For Centive, the ADP partnership is a landmark deal that helps put the vendor on the map in a way that its rivals must envy, as Denis Pombriant remarked earlier today: "There are many fine companies in the incentive compensation market but I would bet that almost any one of them would like to be in Centive's shoes this morning." Centive is one of the larger on-demand players in a market that's rapidly expanding as businesses start to realize how much more flexibility and responsiveness they can achieve when they automate compensation management. Recent marquee customer wins include Salary.com, Adobe and Sterling Commerce. the company's Compel product has more than 15,000 subscribers in total and about 85 customers. The ADP relationship should boost that number significantly — Concur added more than 200 customers as a result of its ADP partnership (albeit targeting a smaller customer size and consequently a numerically larger market).

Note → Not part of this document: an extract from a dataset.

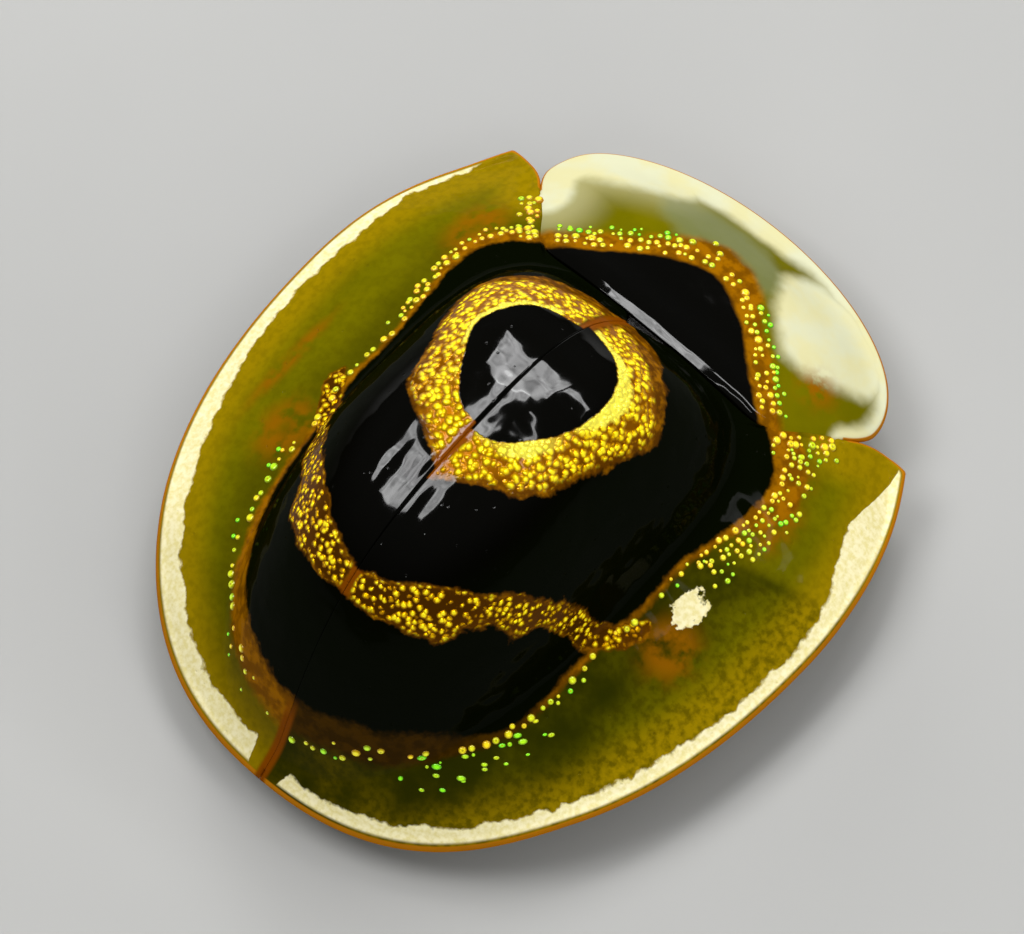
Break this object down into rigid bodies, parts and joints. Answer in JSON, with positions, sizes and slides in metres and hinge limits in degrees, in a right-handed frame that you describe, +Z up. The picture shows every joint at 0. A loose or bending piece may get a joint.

I think the most interesting takeaway from this announcement is the implication that ADP has decided to run with the OEM partnership as a business model for expanding its SaaS portfolio. I'm intrigued to see where this will lead — does it mean ADP plans to become a 'hub' for employer-related SaaS services from a number of OEM partners, each of them available to appropriate segments of its customer base? The advantage of partnering is that the product development risk is borne by the partner, and of course by partnering under an OEM deal ADP is retaining ownership of its customers. If, in the case of Employease, the product offering turns out to be strategic, ADP can always acquire, having already had plenty of opportunity for due diligence while the partnership was ongoing. But if it's not strategic, then ADP can still cream off its revenue share without having incurred a big development cost. That sounds like a win-win to me.